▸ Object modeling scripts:
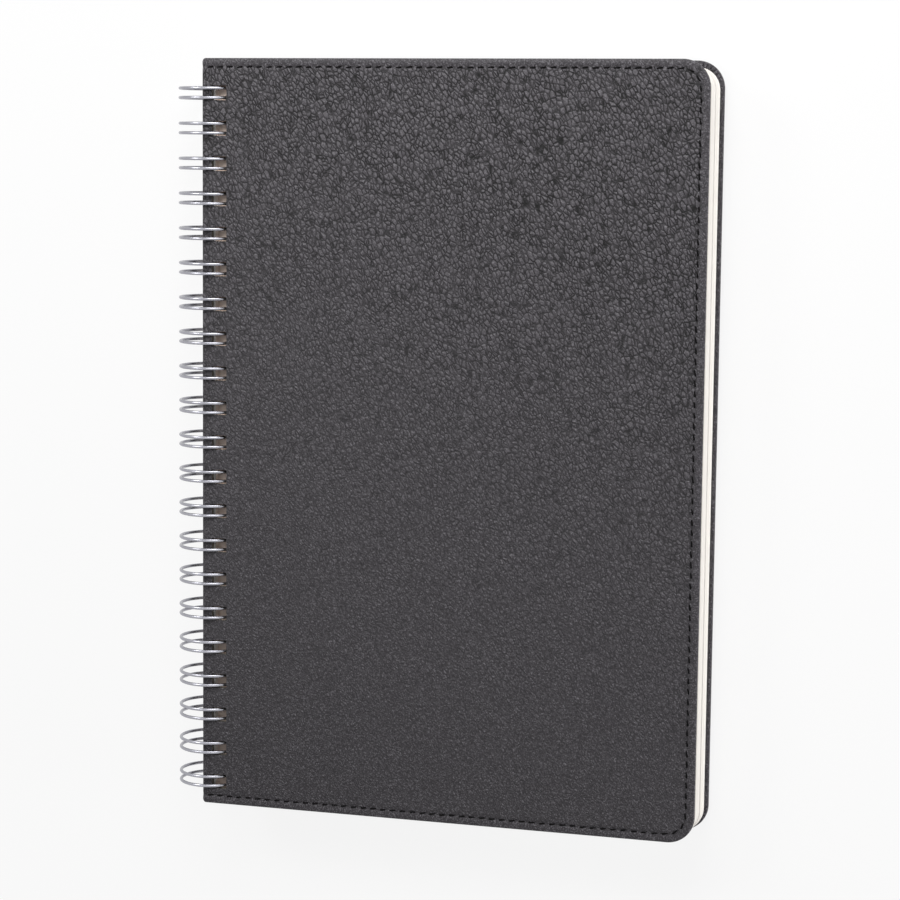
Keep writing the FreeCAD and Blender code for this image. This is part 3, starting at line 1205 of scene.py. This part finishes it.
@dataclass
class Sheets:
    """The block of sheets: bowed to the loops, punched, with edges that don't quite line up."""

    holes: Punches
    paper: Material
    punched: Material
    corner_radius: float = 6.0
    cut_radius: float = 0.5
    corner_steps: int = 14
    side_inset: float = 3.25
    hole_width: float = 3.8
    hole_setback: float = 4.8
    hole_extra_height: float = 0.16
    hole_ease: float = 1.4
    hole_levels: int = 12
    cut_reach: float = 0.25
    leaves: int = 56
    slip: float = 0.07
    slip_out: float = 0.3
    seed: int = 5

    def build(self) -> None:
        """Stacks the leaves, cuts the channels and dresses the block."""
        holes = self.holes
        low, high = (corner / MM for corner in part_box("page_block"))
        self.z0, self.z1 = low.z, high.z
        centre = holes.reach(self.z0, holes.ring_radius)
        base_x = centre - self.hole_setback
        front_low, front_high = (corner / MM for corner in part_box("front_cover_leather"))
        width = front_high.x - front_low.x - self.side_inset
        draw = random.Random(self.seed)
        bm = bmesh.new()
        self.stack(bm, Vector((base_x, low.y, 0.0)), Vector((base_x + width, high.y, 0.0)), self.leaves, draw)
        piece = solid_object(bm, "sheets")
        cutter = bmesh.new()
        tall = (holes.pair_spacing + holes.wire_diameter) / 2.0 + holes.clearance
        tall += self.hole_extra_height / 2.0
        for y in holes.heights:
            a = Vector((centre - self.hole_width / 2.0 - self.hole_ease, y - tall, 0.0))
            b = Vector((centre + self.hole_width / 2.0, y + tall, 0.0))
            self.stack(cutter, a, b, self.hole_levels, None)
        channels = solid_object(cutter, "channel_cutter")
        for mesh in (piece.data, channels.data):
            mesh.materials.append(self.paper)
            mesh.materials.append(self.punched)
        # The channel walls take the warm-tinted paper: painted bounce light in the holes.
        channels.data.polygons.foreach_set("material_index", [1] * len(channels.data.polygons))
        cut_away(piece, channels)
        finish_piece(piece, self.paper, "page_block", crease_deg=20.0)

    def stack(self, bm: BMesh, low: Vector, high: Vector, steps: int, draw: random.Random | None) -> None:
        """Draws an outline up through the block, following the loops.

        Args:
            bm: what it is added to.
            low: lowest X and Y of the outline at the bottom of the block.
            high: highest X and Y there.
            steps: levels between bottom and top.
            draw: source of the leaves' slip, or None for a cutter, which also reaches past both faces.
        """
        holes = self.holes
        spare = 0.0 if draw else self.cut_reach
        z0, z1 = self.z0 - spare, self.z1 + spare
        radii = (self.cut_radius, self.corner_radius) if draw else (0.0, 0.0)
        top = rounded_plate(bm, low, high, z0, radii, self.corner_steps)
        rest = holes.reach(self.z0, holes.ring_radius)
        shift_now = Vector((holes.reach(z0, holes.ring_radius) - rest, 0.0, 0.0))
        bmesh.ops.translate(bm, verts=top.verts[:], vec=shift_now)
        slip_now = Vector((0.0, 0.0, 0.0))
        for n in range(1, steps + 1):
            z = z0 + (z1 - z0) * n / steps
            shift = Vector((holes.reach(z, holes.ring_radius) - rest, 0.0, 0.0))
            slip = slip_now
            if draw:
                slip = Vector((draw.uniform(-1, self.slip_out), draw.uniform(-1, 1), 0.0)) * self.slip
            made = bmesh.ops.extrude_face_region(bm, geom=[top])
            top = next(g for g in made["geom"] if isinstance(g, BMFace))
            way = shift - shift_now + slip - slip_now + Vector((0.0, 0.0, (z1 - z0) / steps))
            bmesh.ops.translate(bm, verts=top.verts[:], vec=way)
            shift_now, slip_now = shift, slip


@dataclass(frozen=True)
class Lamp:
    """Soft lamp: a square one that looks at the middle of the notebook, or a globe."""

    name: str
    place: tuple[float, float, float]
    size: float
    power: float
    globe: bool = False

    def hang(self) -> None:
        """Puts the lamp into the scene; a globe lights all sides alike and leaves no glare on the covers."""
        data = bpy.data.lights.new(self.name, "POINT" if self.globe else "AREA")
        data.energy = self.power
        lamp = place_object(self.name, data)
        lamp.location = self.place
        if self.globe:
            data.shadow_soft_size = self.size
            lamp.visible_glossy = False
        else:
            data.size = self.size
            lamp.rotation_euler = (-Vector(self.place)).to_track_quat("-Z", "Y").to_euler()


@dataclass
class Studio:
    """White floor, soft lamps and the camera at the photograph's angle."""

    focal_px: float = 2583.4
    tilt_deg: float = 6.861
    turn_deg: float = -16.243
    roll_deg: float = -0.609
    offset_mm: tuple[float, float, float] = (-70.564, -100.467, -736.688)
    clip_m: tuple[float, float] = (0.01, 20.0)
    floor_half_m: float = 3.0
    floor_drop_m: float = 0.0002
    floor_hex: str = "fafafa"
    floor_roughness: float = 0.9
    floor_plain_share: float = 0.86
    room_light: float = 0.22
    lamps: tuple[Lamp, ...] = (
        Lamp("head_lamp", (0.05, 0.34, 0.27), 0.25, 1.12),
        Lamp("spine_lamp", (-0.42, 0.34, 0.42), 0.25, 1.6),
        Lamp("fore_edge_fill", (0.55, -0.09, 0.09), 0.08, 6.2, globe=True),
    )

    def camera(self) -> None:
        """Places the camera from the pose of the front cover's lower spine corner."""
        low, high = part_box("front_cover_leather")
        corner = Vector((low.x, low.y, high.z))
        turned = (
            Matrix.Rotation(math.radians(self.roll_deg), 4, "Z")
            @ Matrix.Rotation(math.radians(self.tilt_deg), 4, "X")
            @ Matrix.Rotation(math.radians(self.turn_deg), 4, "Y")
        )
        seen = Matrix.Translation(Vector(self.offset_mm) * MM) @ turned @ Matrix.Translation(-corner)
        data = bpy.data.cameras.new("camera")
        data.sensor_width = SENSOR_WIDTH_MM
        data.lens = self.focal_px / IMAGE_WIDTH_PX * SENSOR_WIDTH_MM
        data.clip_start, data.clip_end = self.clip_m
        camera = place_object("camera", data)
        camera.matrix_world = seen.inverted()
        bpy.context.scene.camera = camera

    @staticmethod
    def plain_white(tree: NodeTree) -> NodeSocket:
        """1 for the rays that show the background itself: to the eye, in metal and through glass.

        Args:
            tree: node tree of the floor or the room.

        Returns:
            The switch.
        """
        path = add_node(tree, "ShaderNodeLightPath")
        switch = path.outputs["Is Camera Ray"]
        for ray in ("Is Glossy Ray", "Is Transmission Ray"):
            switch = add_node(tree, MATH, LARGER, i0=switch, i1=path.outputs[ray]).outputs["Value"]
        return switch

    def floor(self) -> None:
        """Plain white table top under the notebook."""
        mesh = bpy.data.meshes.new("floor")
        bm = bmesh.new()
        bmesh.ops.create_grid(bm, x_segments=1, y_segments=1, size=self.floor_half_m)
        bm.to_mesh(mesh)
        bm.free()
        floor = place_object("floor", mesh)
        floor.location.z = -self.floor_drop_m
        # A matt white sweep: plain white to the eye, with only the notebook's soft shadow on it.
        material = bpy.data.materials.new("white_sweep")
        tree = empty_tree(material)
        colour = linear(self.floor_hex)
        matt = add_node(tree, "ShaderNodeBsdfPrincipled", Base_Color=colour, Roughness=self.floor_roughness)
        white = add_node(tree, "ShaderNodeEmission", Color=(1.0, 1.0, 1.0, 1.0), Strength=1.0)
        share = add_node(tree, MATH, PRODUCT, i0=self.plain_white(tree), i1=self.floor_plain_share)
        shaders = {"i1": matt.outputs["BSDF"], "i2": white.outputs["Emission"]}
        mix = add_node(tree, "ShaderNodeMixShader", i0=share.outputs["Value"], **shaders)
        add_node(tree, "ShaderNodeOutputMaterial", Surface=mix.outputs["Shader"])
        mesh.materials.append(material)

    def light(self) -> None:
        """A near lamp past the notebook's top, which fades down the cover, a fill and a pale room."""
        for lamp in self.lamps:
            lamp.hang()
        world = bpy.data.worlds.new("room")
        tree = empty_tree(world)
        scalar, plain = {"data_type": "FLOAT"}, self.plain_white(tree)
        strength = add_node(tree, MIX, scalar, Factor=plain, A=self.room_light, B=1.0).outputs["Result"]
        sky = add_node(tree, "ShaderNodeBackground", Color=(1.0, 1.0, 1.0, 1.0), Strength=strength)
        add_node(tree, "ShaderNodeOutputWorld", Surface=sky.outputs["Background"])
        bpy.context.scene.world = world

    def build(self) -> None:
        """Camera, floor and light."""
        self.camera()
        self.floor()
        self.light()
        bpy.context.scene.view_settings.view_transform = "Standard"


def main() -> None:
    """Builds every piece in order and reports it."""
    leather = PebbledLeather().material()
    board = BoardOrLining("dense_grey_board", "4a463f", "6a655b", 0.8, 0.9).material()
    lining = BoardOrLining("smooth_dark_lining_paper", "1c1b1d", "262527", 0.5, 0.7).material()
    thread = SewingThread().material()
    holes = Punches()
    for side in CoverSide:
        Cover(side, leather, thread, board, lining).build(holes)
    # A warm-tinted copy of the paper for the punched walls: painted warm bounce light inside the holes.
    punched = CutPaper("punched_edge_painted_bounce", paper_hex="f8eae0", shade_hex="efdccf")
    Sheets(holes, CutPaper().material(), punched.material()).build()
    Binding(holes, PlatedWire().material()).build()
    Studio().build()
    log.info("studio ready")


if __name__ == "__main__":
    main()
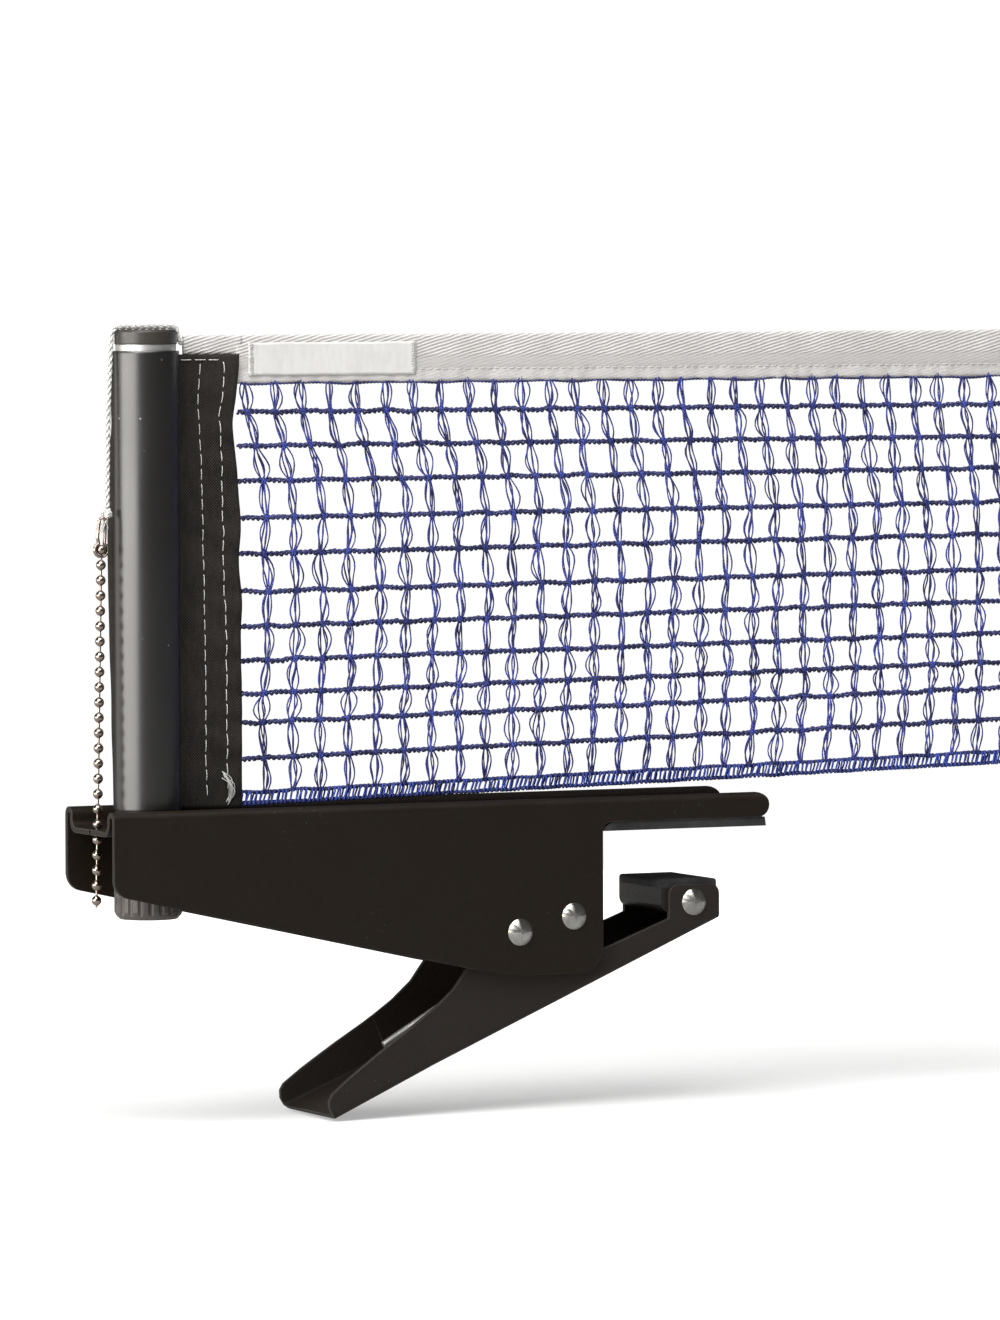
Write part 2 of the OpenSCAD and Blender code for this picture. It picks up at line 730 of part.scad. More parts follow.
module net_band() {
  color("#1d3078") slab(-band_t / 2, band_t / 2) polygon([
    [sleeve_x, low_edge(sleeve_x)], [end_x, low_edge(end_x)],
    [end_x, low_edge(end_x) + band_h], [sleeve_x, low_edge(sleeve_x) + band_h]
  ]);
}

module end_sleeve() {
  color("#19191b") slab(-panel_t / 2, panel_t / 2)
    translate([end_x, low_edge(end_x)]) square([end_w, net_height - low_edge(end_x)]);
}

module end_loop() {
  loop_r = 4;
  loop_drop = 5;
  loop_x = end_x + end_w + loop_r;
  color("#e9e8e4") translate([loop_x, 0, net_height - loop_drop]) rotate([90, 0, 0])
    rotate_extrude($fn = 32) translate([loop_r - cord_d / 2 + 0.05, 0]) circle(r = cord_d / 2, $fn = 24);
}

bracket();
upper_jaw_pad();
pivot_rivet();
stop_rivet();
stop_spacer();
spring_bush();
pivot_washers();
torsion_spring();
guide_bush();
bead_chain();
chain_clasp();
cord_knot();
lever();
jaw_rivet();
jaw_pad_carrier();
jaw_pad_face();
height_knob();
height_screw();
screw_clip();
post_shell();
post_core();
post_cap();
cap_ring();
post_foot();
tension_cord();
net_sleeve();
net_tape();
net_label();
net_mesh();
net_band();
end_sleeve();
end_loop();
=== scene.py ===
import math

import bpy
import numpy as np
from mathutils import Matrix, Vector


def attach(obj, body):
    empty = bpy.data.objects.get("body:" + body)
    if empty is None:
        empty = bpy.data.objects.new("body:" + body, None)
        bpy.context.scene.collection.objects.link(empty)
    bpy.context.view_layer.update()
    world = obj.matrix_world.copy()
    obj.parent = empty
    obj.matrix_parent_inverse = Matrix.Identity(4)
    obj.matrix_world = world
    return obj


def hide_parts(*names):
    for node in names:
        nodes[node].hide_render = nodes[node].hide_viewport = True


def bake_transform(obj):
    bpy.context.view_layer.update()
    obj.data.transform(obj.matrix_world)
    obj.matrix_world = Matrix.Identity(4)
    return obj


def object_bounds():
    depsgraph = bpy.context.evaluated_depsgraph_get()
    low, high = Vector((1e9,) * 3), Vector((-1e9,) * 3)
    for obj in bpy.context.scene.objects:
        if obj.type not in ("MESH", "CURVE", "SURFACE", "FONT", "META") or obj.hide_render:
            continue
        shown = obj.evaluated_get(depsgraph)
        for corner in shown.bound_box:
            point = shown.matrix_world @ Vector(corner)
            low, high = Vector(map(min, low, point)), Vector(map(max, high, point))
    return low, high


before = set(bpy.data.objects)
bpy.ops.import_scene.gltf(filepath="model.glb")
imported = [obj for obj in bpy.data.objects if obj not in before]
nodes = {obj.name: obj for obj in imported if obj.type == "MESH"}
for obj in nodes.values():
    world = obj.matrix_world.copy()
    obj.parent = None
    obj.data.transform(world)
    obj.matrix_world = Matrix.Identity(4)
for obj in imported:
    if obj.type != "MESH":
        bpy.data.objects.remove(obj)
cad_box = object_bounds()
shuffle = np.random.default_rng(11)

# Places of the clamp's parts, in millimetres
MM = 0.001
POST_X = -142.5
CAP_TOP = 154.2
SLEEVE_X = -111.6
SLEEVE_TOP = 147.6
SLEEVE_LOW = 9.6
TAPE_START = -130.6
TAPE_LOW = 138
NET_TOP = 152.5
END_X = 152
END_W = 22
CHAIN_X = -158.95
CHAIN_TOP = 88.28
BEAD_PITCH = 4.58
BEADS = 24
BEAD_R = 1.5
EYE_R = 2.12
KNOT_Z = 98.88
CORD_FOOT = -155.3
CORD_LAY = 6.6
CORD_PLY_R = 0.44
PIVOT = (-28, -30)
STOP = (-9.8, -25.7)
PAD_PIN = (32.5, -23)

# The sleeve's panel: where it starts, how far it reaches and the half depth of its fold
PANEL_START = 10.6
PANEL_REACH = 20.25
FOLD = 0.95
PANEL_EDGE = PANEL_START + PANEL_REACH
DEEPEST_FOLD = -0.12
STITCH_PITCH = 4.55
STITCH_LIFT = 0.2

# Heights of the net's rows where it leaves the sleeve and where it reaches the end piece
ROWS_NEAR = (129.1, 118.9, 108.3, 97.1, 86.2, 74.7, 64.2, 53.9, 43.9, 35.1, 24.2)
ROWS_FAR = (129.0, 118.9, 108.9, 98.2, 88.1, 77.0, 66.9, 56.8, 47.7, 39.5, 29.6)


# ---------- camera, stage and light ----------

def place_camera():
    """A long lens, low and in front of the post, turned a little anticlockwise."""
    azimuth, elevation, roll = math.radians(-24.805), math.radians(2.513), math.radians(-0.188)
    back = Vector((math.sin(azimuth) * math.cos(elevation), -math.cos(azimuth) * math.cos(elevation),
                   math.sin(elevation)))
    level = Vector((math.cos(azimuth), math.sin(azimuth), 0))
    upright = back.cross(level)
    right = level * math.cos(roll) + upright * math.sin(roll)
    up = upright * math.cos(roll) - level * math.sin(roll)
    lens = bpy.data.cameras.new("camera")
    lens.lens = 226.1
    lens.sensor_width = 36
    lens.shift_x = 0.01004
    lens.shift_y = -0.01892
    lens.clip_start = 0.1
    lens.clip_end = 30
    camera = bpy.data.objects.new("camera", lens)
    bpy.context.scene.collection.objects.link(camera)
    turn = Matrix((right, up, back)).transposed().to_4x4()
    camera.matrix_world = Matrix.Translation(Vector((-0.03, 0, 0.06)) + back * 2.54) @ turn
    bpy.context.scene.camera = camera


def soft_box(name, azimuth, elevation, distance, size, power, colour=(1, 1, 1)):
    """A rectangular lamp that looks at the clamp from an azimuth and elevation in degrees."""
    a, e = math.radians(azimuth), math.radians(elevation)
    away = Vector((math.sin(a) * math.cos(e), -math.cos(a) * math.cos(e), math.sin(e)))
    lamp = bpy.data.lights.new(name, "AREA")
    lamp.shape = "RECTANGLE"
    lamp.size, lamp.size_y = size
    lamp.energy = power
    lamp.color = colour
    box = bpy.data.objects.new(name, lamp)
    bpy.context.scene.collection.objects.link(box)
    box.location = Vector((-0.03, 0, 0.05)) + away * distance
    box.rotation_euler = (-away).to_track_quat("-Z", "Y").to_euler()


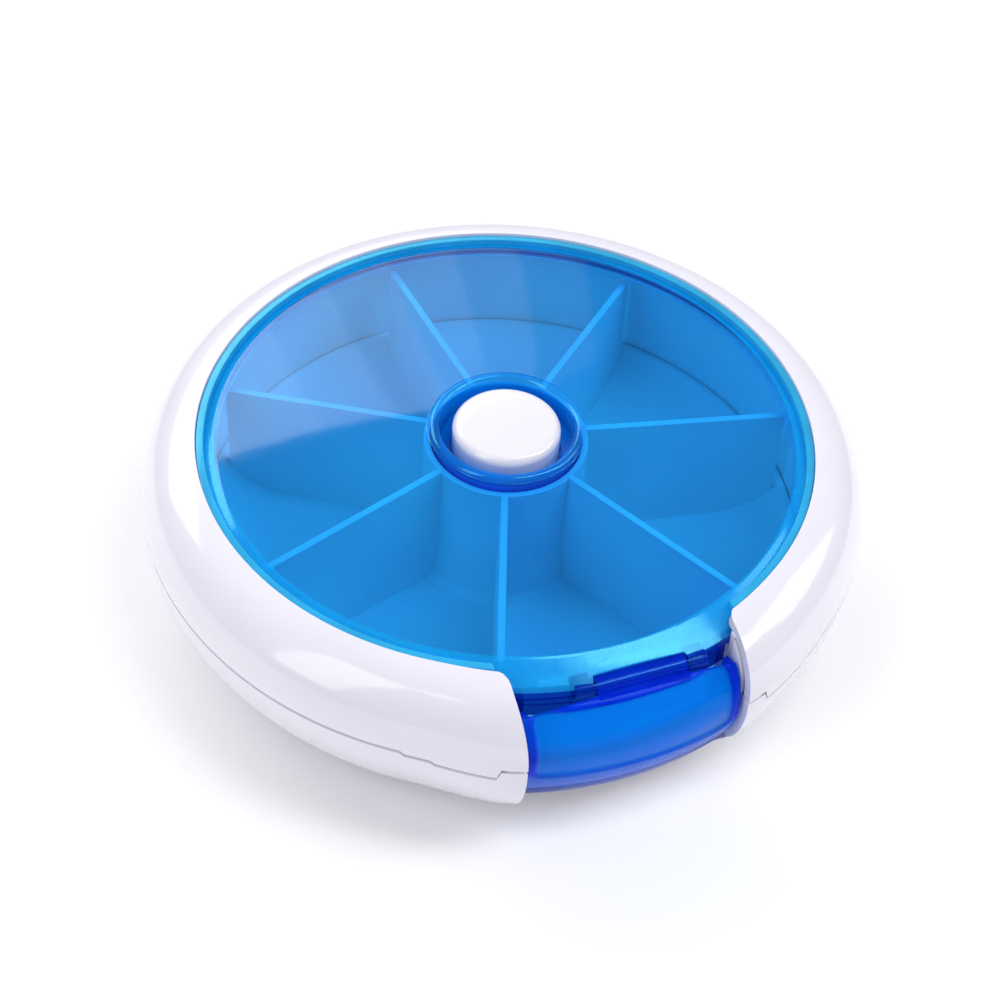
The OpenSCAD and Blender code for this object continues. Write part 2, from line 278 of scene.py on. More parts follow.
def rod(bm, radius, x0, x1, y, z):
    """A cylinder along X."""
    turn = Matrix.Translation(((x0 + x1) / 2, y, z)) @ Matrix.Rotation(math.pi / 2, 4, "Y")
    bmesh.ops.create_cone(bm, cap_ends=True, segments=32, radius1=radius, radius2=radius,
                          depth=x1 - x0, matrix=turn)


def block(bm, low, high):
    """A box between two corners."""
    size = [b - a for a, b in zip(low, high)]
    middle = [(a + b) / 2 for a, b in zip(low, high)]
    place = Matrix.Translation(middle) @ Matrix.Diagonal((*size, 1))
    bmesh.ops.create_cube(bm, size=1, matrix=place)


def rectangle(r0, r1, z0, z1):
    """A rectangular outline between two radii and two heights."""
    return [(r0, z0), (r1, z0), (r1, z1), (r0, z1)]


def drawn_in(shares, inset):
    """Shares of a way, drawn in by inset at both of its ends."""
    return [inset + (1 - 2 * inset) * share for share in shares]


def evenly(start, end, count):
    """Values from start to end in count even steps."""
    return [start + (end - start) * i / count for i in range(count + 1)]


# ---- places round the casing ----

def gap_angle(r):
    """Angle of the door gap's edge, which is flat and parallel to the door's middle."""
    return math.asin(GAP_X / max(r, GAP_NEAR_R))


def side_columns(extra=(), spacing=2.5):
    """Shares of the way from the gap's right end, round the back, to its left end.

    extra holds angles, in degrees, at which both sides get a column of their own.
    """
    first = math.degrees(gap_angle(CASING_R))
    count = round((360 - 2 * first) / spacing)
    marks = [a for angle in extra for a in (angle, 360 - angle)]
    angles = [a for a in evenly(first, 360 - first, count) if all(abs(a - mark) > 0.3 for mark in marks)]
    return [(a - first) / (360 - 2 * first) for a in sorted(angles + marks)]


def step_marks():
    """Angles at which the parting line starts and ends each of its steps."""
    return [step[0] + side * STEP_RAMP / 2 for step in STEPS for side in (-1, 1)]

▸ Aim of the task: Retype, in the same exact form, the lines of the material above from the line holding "screw_clip();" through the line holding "low, high = Vector((1e9,)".

▸ Task output:
screw_clip();
post_shell();
post_core();
post_cap();
cap_ring();
post_foot();
tension_cord();
net_sleeve();
net_tape();
net_label();
net_mesh();
net_band();
end_sleeve();
end_loop();
=== scene.py ===
import math

import bpy
import numpy as np
from mathutils import Matrix, Vector


def attach(obj, body):
    empty = bpy.data.objects.get("body:" + body)
    if empty is None:
        empty = bpy.data.objects.new("body:" + body, None)
        bpy.context.scene.collection.objects.link(empty)
    bpy.context.view_layer.update()
    world = obj.matrix_world.copy()
    obj.parent = empty
    obj.matrix_parent_inverse = Matrix.Identity(4)
    obj.matrix_world = world
    return obj


def hide_parts(*names):
    for node in names:
        nodes[node].hide_render = nodes[node].hide_viewport = True


def bake_transform(obj):
    bpy.context.view_layer.update()
    obj.data.transform(obj.matrix_world)
    obj.matrix_world = Matrix.Identity(4)
    return obj


def object_bounds():
    depsgraph = bpy.context.evaluated_depsgraph_get()
    low, high = Vector((1e9,) * 3), Vector((-1e9,) * 3)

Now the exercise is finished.